The third fundamental of the parliamentary system is violated as brazenly — the collective responsibility of the ministers to the legislature. It is mandated by Section 37 of the Kashmir constitution. “The council of ministers shall be collectively responsible to the legislative assembly”. Both provisions occur in the Indian constitution in identical terms.

Dr B.R. Ambedkar, architect of India’s constitution, explained to members of the constituent assembly on Dec 30, 1948, “the only sanction through which collective responsibility can be enforced is through the prime minister (or the chief minister, in the case of a state). In my judgment collective responsibility is enforced by the enforcement of two principles. One principle is that no person shall be nominated to the cabinet except on the advice of the prime minister. Secondly no person shall be retained as a member of the cabinet if the prime minister says that he shall be dismissed.”

He was replying to members who objected to the prime minister being called ‘the head’ of the council of ministers.

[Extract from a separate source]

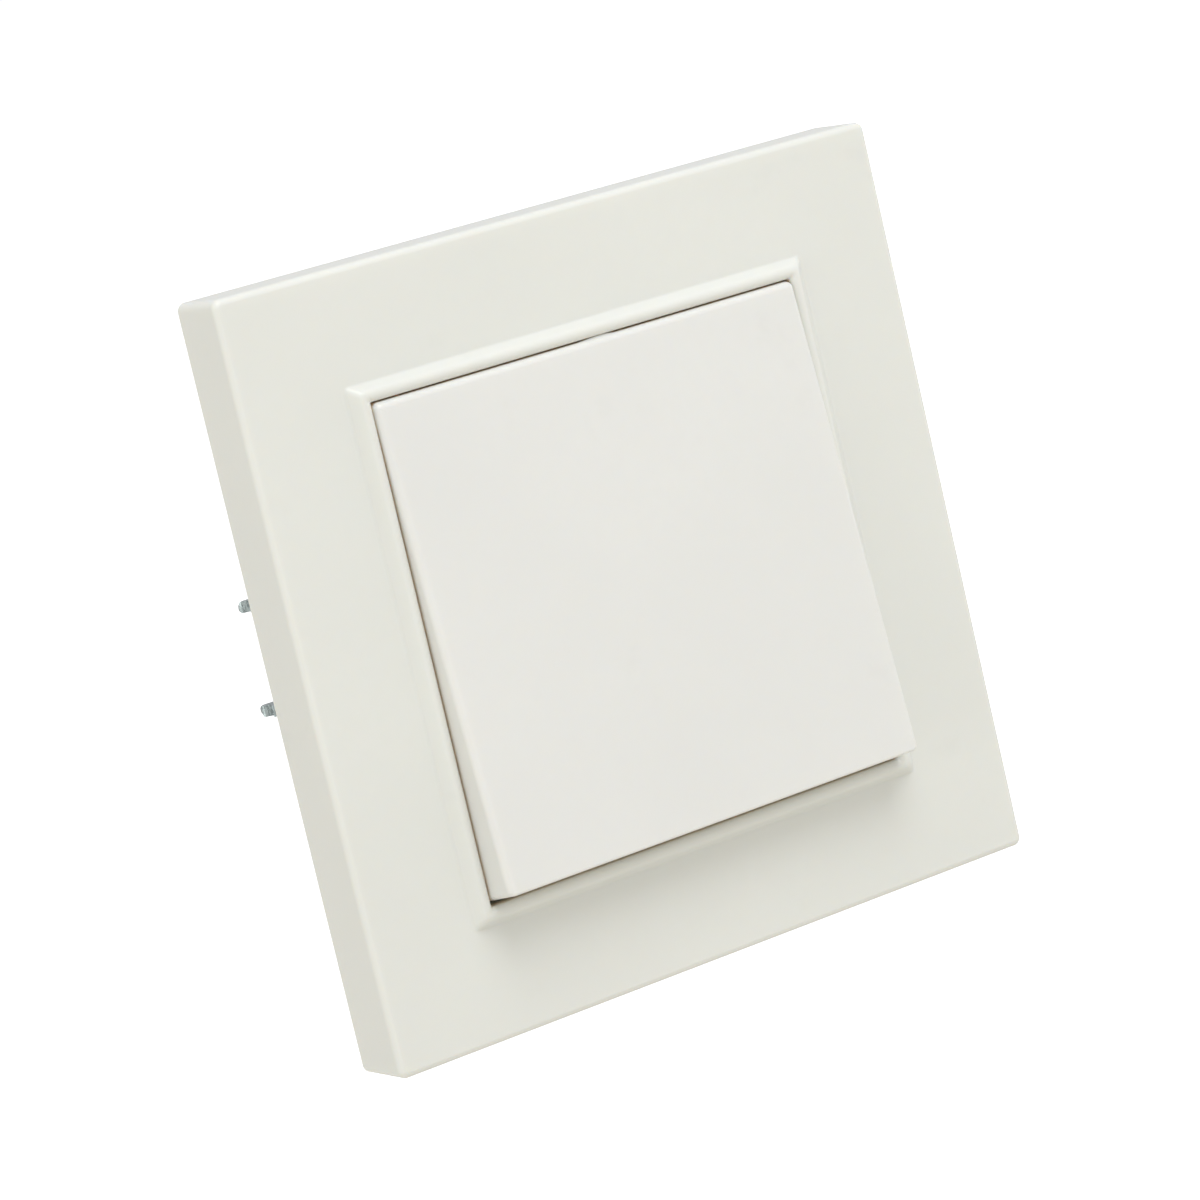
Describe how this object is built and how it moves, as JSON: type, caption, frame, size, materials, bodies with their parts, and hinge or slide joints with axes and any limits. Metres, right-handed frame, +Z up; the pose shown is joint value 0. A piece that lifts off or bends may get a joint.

To be fair to Omar Abdullah, the first principle was violated in India in its very first coalition at the centre in 1977, by the Janata Party government. The prime minister, Morarji Desai accepted each party’s nominee for his cabinet. That practice was followed by successive coalition governments, Atal Behari Vajpayee’s as well as Manmohan Singh’s.

But this does not, indeed should not, mean the retention of a rotten apple in the cabinet’s basket. Raja had to quit to be replaced by another nominee of the DMK.

No principled head of government would tolerate a minister facing a prima facie case of wrongdoing which warrants an inquiry and pending it, dismissal from office. It is neither the rules nor the practice of coalition government which renders Omar Abdullah powerless in cases of corruption, but his desperate passion for the loaves and fishes of the chief minister’s office.

The writer is an author and a lawyer.